Musibah adalah perkara yang tidak disukai yang menimpa manusia. Al-Imam Al-Qurthubi rahimahullah menjelaskan: “Musibah adalah segala apa yang mengganggu seorang mukmin dan yang menimpanya.” (Al-Jami’li Ahkamil Qur’an, 2/175)

“Tiap-tiap yang berjiwa akan merasakan mati. Kami akan menguji kamu dengan keburukan dan kebaikan sebagai cobaan (yang sebenar-benarnya). Dan hanya kepada Kamilah kamu dikembalikan.”(QS. Al-Anbiya: 35)

Dunia ini adalah medan perjuangan seorang mukmin untuk menjadi sebaik-baik hamba. Allah Ta’ala berfirman :
“Maha Suci Allah yang di tangan-Nyalah segala kerajaan, dan Dia Maha Kuasa atas segala sesuatu. Yang menjadikan mati dan hidup, supaya Dia menguji kamu, siapa di antara kamu yang lebih baik amalnya. Dan Dia Maha Perkasa lagi Maha Pengampun.” (QS. Al-Mulk: 1-2)

Innalillah wa innailaihi ro'jiun.
Istirja’ adalah ucapan yang artinya “Sesungguhnya kita milik Allah dan kepada-Nya kita kembali.”


Shahabiyah Ummu Salamah radhiyallahu’anha menyebutkan sabda Nabi Muhammad shallallahu ‘alaihi wasallam,
“Tiada seorang muslim yang ditimpa musibah lalu ia mengatakan apa yang diperintahkan Allah (yaitu): ‘Innaa lillaahi wa innaa ilaihi raaji’uun, wahai Allah, berilah aku pahala pada (musibah) yang menimpaku dan berilah ganti bagiku yang lebih baik darinya’; kecuali Allah memberikan kepadanya yang lebih baik darinya.” (HR. Muslim no.918)

Kalimat istirja’ adalah obat termanjur bagi mereka yang tertimpa musibah dan paling berguna bagi seorang hamba di dunia dan di akhirat karena ia mengandung dua pondasi dasar yang apabila seorang hamba merealisasikan dengan mengetahui dua pondasi tersebut, insya Allah dirinya terhibur dari musibah tersebut.

➡Pondasi pertama adalah hendaknya seorang hamba itu mengakui bahwa dirinya, keluarganya, harta dan anaknya pada hakikatnya adalah milik Allah Ta’ala.

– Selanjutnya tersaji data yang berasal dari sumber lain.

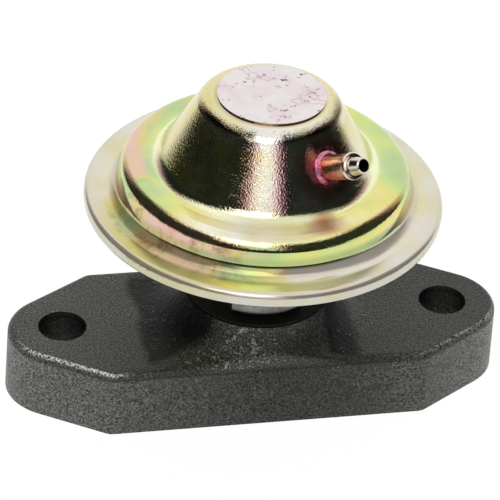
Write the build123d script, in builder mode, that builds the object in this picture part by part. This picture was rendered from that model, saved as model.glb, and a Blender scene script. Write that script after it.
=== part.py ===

Dia hanya menitipkannya pada seorang hamba. Apabila Dia mengambilnya, ibarat pemilik barang mengambil barangnya yang dipinjam orang lain

➡Pondasi kedua adalah bahwasanya tempat kembali dan akhir perjalanan seorang hamba adalah kepada “Pemilik” yang sesungguhnya. Suatu masa, ia harus meninggalkan dunia ini di belakang punggungnya, dan datang mengharap Rabbnya di hari akhir nanti seorang diri, sebagaimana Allah Ta’ala menciptakannya pertama kali, tanpa keluarga, harta, teman. Seseorang tidak akan membawa apapun kecuali amal kebaikan dan keburukan di akhirat nanti. Karena itu, dengan mengetahui dan menyadari keadaan seorang hamba di awal penciptaan dan di akhir kehidupan dunia, bagaimana mungkin ia akan akan bergembira atau bersedih karena berpisah dengan sesuatu yang sejatinya bukan miliknya?